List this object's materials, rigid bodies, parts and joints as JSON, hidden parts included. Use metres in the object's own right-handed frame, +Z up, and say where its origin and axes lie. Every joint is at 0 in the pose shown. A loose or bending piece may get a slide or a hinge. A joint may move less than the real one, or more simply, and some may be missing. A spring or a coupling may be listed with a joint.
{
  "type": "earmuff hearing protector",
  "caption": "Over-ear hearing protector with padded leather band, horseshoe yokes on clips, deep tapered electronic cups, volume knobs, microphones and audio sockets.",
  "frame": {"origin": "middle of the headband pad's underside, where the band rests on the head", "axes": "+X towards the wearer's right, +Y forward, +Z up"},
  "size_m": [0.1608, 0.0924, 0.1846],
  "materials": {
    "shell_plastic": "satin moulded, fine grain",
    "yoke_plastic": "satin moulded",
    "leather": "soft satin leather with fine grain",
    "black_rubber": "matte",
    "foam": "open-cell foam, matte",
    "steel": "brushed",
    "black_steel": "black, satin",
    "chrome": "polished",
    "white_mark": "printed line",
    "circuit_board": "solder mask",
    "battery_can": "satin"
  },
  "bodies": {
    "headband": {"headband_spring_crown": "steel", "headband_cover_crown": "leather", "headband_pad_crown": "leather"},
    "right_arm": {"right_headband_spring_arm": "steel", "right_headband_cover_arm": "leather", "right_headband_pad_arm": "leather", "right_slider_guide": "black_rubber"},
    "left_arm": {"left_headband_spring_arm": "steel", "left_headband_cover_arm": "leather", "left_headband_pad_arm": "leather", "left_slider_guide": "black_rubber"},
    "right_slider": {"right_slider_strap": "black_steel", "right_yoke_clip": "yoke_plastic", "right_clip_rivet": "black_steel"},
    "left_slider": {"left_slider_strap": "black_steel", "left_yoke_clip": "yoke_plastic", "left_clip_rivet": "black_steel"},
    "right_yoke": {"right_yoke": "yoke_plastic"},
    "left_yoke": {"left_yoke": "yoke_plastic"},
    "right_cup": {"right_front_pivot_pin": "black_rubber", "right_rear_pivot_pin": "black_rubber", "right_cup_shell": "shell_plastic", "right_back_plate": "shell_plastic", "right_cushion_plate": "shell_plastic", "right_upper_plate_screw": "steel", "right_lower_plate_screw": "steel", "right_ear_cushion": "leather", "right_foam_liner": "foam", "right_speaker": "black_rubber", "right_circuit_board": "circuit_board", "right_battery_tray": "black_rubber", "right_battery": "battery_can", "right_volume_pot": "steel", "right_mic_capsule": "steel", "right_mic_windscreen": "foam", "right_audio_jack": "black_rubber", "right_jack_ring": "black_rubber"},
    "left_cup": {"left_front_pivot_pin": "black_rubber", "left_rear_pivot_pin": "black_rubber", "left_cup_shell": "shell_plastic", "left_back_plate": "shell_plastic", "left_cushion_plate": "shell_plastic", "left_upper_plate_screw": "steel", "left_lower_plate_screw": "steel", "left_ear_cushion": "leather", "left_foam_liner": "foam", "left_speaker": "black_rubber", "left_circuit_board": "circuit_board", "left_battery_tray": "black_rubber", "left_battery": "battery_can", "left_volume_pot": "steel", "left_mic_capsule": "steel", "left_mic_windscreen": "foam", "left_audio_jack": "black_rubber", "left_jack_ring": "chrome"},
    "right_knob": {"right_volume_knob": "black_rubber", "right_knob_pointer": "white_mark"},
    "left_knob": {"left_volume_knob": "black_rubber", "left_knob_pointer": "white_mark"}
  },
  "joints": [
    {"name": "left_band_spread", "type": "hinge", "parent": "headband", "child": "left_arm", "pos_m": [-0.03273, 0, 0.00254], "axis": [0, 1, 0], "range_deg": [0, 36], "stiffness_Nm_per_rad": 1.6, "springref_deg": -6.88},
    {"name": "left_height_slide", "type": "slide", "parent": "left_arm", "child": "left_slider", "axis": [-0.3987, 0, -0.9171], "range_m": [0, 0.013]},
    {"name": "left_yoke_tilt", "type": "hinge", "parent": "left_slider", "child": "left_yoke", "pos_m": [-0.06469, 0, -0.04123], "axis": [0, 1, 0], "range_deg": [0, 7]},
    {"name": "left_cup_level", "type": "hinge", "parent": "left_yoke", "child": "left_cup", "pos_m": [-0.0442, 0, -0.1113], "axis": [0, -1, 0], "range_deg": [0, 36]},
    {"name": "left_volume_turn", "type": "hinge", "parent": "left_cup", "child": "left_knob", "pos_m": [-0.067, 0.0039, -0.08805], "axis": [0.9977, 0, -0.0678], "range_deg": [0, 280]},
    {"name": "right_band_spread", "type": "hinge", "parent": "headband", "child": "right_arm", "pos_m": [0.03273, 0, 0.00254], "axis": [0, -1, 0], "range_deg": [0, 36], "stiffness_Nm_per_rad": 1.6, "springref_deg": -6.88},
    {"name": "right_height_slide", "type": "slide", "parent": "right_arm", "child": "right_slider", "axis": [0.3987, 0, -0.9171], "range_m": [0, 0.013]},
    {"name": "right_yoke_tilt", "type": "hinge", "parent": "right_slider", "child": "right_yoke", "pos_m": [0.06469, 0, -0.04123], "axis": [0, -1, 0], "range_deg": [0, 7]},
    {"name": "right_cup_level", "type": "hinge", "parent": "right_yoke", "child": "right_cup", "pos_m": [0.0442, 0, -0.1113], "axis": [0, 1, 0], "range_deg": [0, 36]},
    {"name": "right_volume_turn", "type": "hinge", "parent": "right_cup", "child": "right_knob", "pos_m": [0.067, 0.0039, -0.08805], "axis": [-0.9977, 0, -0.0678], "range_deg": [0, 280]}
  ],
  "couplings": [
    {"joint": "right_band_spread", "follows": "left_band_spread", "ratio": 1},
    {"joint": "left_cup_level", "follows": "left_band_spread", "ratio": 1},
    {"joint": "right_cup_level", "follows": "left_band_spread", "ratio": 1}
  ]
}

◇ ◇ ◇ ◇

**REQUEST**. Return each line of the listing that holds the string "bodies".

**TASK SOLUTION**.
List this object's materials, rigid bodies, parts and joints as JSON, hidden parts included. Use metres in the object's own right-handed frame, +Z up, and say where its origin and axes lie. Every joint is at 0 in the pose shown. A loose or bending piece may get a slide or a hinge. A joint may move less than the real one, or more simply, and some may be missing. A spring or a coupling may be listed with a joint.
  "bodies": {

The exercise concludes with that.